Mr Bartoli’s playing has been praised for the kaleidoscopic range of its tone colour and its breath-taking virtuosity, attributes that he brings also to the better known repertoire of the classical and romantic eras such as the concertos of Mozart, Beethoven, Chopin, Liszt, Franck, Rachmaninov, Shostakovitch and Tchajkovskij. Notable solo appearances include concerts at the Centre Georges Pompidou in Paris, at the Gasteig in Munich (where he performed alongside such giants as Martha Argerich and Rodion Shchedrin), and at the Festival d’Avignon, Brighton Festival, Grieg Festival in Bergen, and the GAMO Festival of contemporary music in Florence.

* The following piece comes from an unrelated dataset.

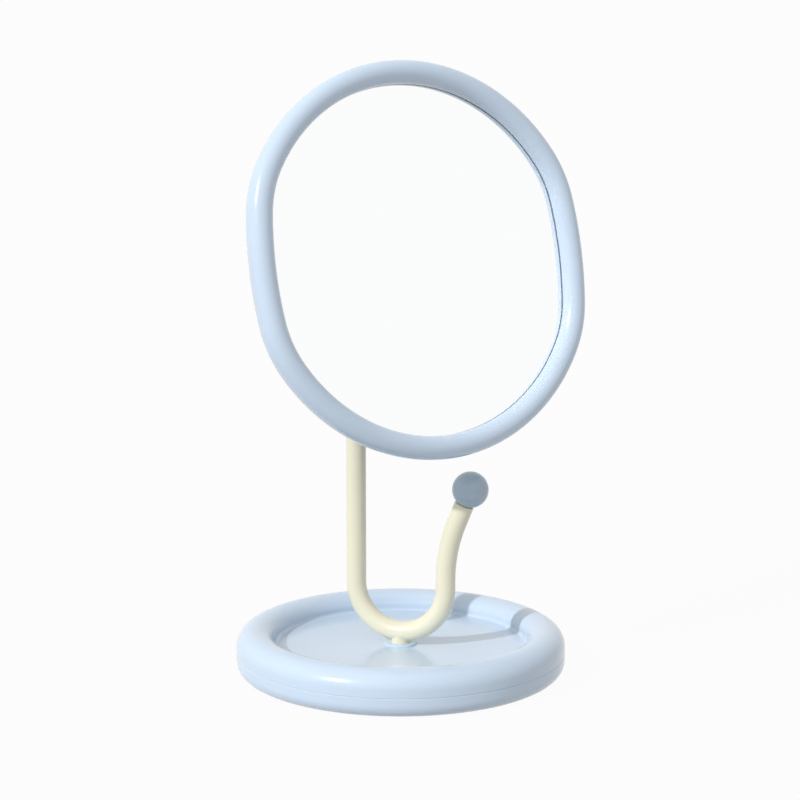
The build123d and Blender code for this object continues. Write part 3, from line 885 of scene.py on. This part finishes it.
studio = {
    "floorSize": 3.0,
    "floorGap": 0.05 * mm,  # keeps the pad's face and the floor's apart
    "floorCells": 8,
    "paperGrain": 90,
    "paperDeep": paint(172, 172, 172),
    "paperPale": paint(178, 178, 178),
    "keyAzimuth": 28.0,
    "keyElevation": 33.0,
    "keyStrength": 1.76,
    "keyColour": (0.98, 0.99, 1.0),
    "keyAngle": 1.4,
    "keyDistance": 1.5,
    "skyLow": (0.20, 0.197, 0.19, 1),
    "skyHigh": (0.80, 0.795, 0.78, 1),
    "roofDirection": (-0.15, -0.9, 0.45),  # where the soft light is strongest
    "whiteShare": 0.96,
    "backdrop": (0.977, 0.977, 0.977, 1),
}


def makeFloor():
    deselectAll()
    bpy.ops.mesh.primitive_grid_add(
        x_subdivisions=studio["floorCells"], y_subdivisions=studio["floorCells"], size=studio["floorSize"],
        location=(0, 0, -studio["floorGap"]),
    )
    floor = bpy.context.object
    floor.name = "studioFloor"
    finish = Finish("studioPaper", Roughness=0.9)
    grain = finish.noise(studio["paperGrain"], detail=3)
    finish.feed("Base Color", finish.mixColours(grain, studio["paperDeep"], studio["paperPale"]))
    # the paper is grey to the light, but nearly white where it is seen, and it keeps the shadow
    white = finish.add("ShaderNodeEmission", {}, {"Color": (1, 1, 1, 1), "Strength": 1.0})
    paper = Shade(finish.tree, finish.shader.outputs[0])
    share = finish.seenRays() * studio["whiteShare"]
    mixed = finish.add("ShaderNodeMixShader", {}, {0: share, 1: paper, 2: white})
    finish.tree.links.new(mixed.socket, finish.output.inputs["Surface"])
    floor.data.materials.append(finish.material)


def lightScene():
    # as white as the paper where it is seen; what it casts is stronger from the front and above
    world = bpy.data.worlds.new("studioSky")
    bpy.context.scene.world = world
    world.use_nodes = True
    sky = Wiring(world.node_tree)
    direction = sky.add("ShaderNodeTexCoord", {}, {}, "Generated")
    facing = sky.dot(direction, Vector(studio["roofDirection"]).normalized())
    rise = (facing * 0.5 + 0.5).clamped()
    cast = sky.mixColours(rise, studio["skyLow"], studio["skyHigh"])
    colour = sky.mixColours(sky.seenRays(), cast, studio["backdrop"])
    sky.tree.links.new(colour.socket, sky.tree.nodes["Background"].inputs["Color"])
    bpy.ops.object.light_add(type="SUN")
    key = bpy.context.object
    key.name = "keyLamp"
    key.data.energy = studio["keyStrength"]
    key.data.color = studio["keyColour"]
    key.data.angle = radians(studio["keyAngle"])
    azimuth, elevation = radians(studio["keyAzimuth"]), radians(studio["keyElevation"])
    towards = Vector((-sin(azimuth) * cos(elevation), -cos(azimuth) * cos(elevation), sin(elevation)))
    key.location = towards * studio["keyDistance"]
    key.rotation_euler = towards.to_track_quat("Z", "Y").to_euler()


shot = {
    "azimuth": 21.0,
    "distance": 0.900,
    "height": 0.2727,
    "sideStep": -0.3 * mm,
    "pitch": 9.29,
    "focalPixels": 2031.0,
    "imagePixels": 800,
    "sensorWidth": 36,
}


def placeCamera():
    azimuth = radians(shot["azimuth"])
    right = Vector((cos(azimuth), sin(azimuth), 0))
    back = Vector((sin(azimuth), -cos(azimuth), 0))
    camera = bpy.data.objects.new("camera", bpy.data.cameras.new("camera"))
    bpy.context.scene.collection.objects.link(camera)
    camera.data.sensor_width = shot["sensorWidth"]
    camera.data.lens = shot["sensorWidth"] * shot["focalPixels"] / shot["imagePixels"]
    camera.location = back * shot["distance"] + Vector((0, 0, shot["height"])) + right * shot["sideStep"]
    turn = Matrix.Rotation(azimuth, 4, "Z") @ Matrix.Rotation(radians(90 - shot["pitch"]), 4, "X")
    camera.rotation_euler = turn.to_euler()
    camera.data.dof.use_dof = False
    bpy.context.scene.camera = camera


makeFloor()
lightScene()
placeCamera()
bpy.context.scene.view_settings.view_transform = "Standard"
print("studio ready")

Recent engagements have included Rachmaninov’s Second Concerto in Dresden, Liszt’s Malédiction concerto in Munich, Chopin’s Second Concerto in Grosseto, Mozart’s ‘Jeunehomme’ Concerto in Milan, as well as appearances on Radio Nacional Clàsica Argentina, Radio Nacional Española, the Icelandic Radio, and Radio Muzical Romania in a huge active repertoire that has seen Mr Bartoli perform no less than ten piano concertos and over seven hours of solo music in the 2012-2013 season alone. His discography comprises the complete concertos of Gian Francesco Malipiero with the Radio Orchestra of Saarbrücken (CPO, winner of the Diapason d’Or 2008), works for piano and orchestra of Ottorino Respighi with the State Orchestra of Saxony (Brilliant Classics, 2011), the First Piano Concerto of Erik Lotichius with the Academic Symphony Orchestra of St. Petersburg (Navona, 2013), and solo albums devoted to the music of Alfredo Casella, Gian Francesco Malipiero, Percy Grainger, Frédéryk Chopin, Ferruccio Busoni, and ‘The Frescobaldi Legacy’ (Brilliant Classics, 5 de Diapason, 2013). In 2014, Brilliant Classics will release Mr Bartoli’s complete recording of the Bach-Busoni transcriptions. Mr Bartoli is the protagonist of two documentary films, ‘Mood Indigo’ (Nu Films, Amsterdam, 2013) and ‘Pianiste-Interpréte’ (Salto Films, Paris, 2014). For his outstanding work in the Arts, the City of Turin has awarded him the Gina Rosso Prize. He lives in his native Tuscany.